Well, the document is intended as guidance to the IETF community and to the  current/future IESG on what it’s reasonable for people to do with reservations for special use domain names, particularly in IETF protocols. This is only a piece of the larger space around the general idea of the special use names registry, but it seemed like a useful place to start.

So it would be helpful to know if you think the recommendations are in fact reasonable. 

In particular, there’s a couple of distinctions the draft makes in order to carve out what looks (to me, anyway) like a manageable piece of the larger issue of administration of domain names as a superset of DNS names: between TLDs and names elsewhere in the namespace, and between IETF protocols and other possible uses for SUDNs.

First, special use “TLDs” (single label domain names) present a hard case for the IETF because of the nexus with another body (ICANN) that has actual authority over what DNS names are delegated as TLDs in the public DNS. A failure to coordinate in such cases could result in poor outcomes for anyone who assumes that the reservation of a special use name under RFC 6761 comes with any assurances about the public DNS.

IMO the IETF has three choices here: refuse to reserve single label names as special use; agree to reserve such names, at least as a possibility, and assume coordination is unnecessary; or ask ICANN, through the established liaison relationship, to discuss a process for coordination on reservation of special use single label names outside of the public DNS.

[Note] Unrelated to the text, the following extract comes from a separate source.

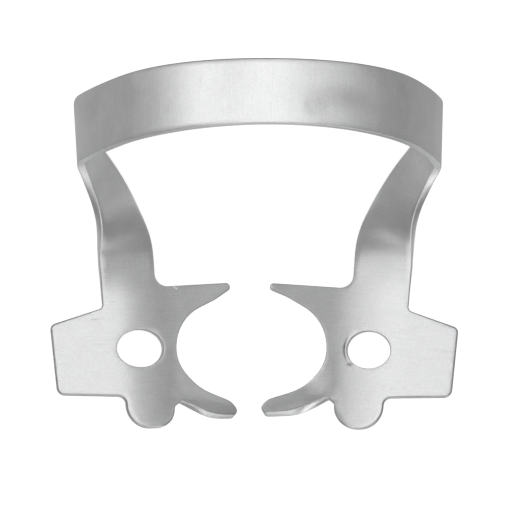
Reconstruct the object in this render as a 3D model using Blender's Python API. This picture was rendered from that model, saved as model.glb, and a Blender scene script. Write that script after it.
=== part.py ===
"""Winged rubber dam clamp. One strip of spring steel is stamped flat, with a jaw at each end, then
bent into a bow. The blank lives in two coordinates: u runs along the strip from the crown of the
bow to a jaw (negative towards the left jaw), v runs across it. All sizes are in millimetres."""

import math

import bmesh
import bpy
import numpy as np
from mathutils import Vector
from mathutils.geometry import delaunay_2d_cdt

MM = 0.001

THICKNESS = 0.58
CROWN_WIDTH = 4.2
SIDE_WIDTH = 4.4
NECK_WIDTH = 3.56
CROWN_TAPER = 10.0  # run over which the strip widens from the crown
NECK_TAPER = 9.5  # run before the jaw over which it narrows again
NECK_STRAIGHT = 3.0
LEG_BULGE = 0.16  # how much wider the leg is on its cheek side near the jaw
LEG_BULGE_BACK = 5.5  # distance before the jaw at which that begins, and the run over which it grows
LEG_BULGE_RUN = 3.0

# The strip from the middle of the crown to a jaw: each length with the angles it is bent inwards,
# turned forward in its own plane and twisted through, in degrees.
CROWN = (6.4, 38.0, 0.0, 0.0)
HAUNCH = (5.6, 26.5, 0.0, 0.0)
SIDE = (6.9, 12.0, -1.5, -2.5)
CORNER = (3.6, 47.0, 56.0, 3.5)
LEG = (4.7, 0.0, 25.0, 28.0)
NECK = (3.0, 0.0, 16.5, 24.5)
BEND_EASE = 0.9  # half the length over which one bend runs into the next

# Outline of a jaw: v to the cheek side (positive) or the tooth (negative), p forward of the neck.
WING_REACH = 5.2
WING_BACK = 3.66
WING_FRONT = 8.32
WING_SLANT = 0.93  # how far the back edge runs forward from neck to corner
WING_LEAN = 0.2  # how far the outer edge leans in towards the front
WING_DIP = 0.36  # how far the front edge runs forward towards the tab
WING_BACK_ROUND = 0.42
WING_FRONT_ROUND = 0.55
WING_ROOT_ROUND = 0.35
TAB_MIDDLE = -1.03
TAB_WIDTH = 3.3
TAB_FRONT = 10.83
TAB_ROUND = 0.48  # as a share of the tab's width
TAB_ROOT_ROUND = 0.5
ARCH_SIDE = 3.2  # from the neck's middle line to the deepest point of the tooth arch
ARCH_BACK = 3.7  # where the back prong's flank meets the line of the arch
ARCH_FRONT = 6.6
ARCH_RADIUS = 2.4
HAUNCH_SIDE = 1.4  # from the arch to the corner where the front prong's flank begins
HAUNCH_FRONT = 8.33
PRONG_REACH = 7.4
PRONG_ROUND = 0.24
BACK_PRONG_BACK = 1.22
BACK_PRONG_SLANT = 0.24  # how much further forward its back edge starts
BACK_PRONG_TIP = 0.45
BACK_PRONG_ROOT = 0.85
BACK_PRONG_ROUND = 0.22
FRONT_PRONG_FRONT = 10.27
FRONT_PRONG_TIP = 0.6
FRONT_PRONG_SHORT = 0.2  # how far its tip stays behind that of the back prong
NOTCH_GAP = 0.4  # between the tab's side and the bottom of the notch beside it
NOTCH_BACK = 9.03
NOTCH_ROUND = 0.2
NOTCH_MOUTH = 0.3  # length of the slanting side of the notch
BROW_SIDE = 2.45  # from the tab's side to where the front prong's edge curves
BROW_BACK = 0.19
BROW_ROUND = 1.6
HOLE_ALONG = 2.52
HOLE_V = -0.58
HOLE_P = 5.51

# What differs between the two jaws: side, shift of the jaw and further reach of its prongs towards
# the tooth, width of the hole, how far the front prong is set back as a whole and at its tip, and the
# degrees that this prong is rolled at its root and at its tip.
LEFT_JAW = (-1.0, -0.06, -0.17, 3.15, -0.14, 0.16, 30.0, 28.0)
RIGHT_JAW = (1.0, 0.06, 0.17, 2.88, 0.14, 0.0, 42.0, 14.0)

# Form of a jaw, measured from the plane of the neck.
WING_LEVEL = 12.5  # degrees that the wing is bent back to lie level
WING_LEVEL_FROM = 0.6
WING_LEVEL_EASE = 0.8
WING_LEVEL_RUN = 2.6  # distance from the neck over which that bend comes in
PRONG_DIP = 8.0  # degrees that both prongs are bent down
PRONG_DIP_FROM = 2.4
PRONG_DIP_EASE = 0.6
ROLL_MIDDLE = 9.1  # p of the front prong's middle line at its root
ROLL_RISE = 0.2  # how fast that line runs forward towards the tip
ROLL_HALF = 0.5  # half the width that is rolled
ROLL_EASE = 0.5
ROLL_FROM = 2.3  # v at which the roll begins, and the width over which it comes in
ROLL_WIDTH = 2.4
ROLL_BACK = 5.5  # p at which it begins, and the length over which it comes in
ROLL_RUN = 2.5

CRISP = 0.09  # edge rounding of the bow, legs and prongs
SOFT = 0.25  # edge rounding of wings and tabs
HOLE_EDGE = 0.12

STATION = 0.62  # spacing of the sections along the strip
CELLS_ACROSS = 5
JAW_GRID = 0.8
ARC_STEP = 18.0
SLIVER = 1e-6
SHORTEST = 0.06  # points of an outline closer than this are one
GRID_MARGIN = 0.34  # room left between the grid over a jaw and its edges
HOLE_SIDES = 28
FRAME_STEP = 0.05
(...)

No matter which course is chosen, however, a special use name under a TLD that’s already in existence and already under the policy control of the IETF presents a simpler path to approval with fewer risks, so the draft encourages IETF WGs to use such names in their protocols where possible, and the IESG to approve them. (This is the “home.arpa” case.)

Second, the other line the draft tries to draw is between IETF protocols, and requests for special use name registrations for use in protocols or code bases not developed in the IETF. 

This isn’t about excluding anyone else from access to some magical potion, and in fact I’d be happy to propose a more detailed set of guidelines for non-IETF protocols that it might be reasonable to approve special use names for. (The draft suggests “stable specification required,” but I’m not attached to it.) The rationale here is that an IETF registry should have clear policy around its administration, and this one doesn’t: approval of the next .onion is likely to be just as ad hoc as the previous one, because “standards track” has a clear meaning inside the IETF, but there’s no equivalent set of guidelines for requests not based in IETF process. This doesn’t scale in, for example, the case that a sponsor of a closed, non-IETF protocol wants to reserve a set of names: is there any limit to how many names the IETF is willing to reserve? Should there be a stable reference to their use? Is there any presumption that if an existing codebase that uses a reserved name is forked, the new codebase should be able to get a new special use name? RFC 6761 is silent on these questions, which are implicitly resolved for a protocol that’s on the standards track in the IETF, but not for anything else.

If a new organization of the contents would be less baffling, I’m definitely open to that, too.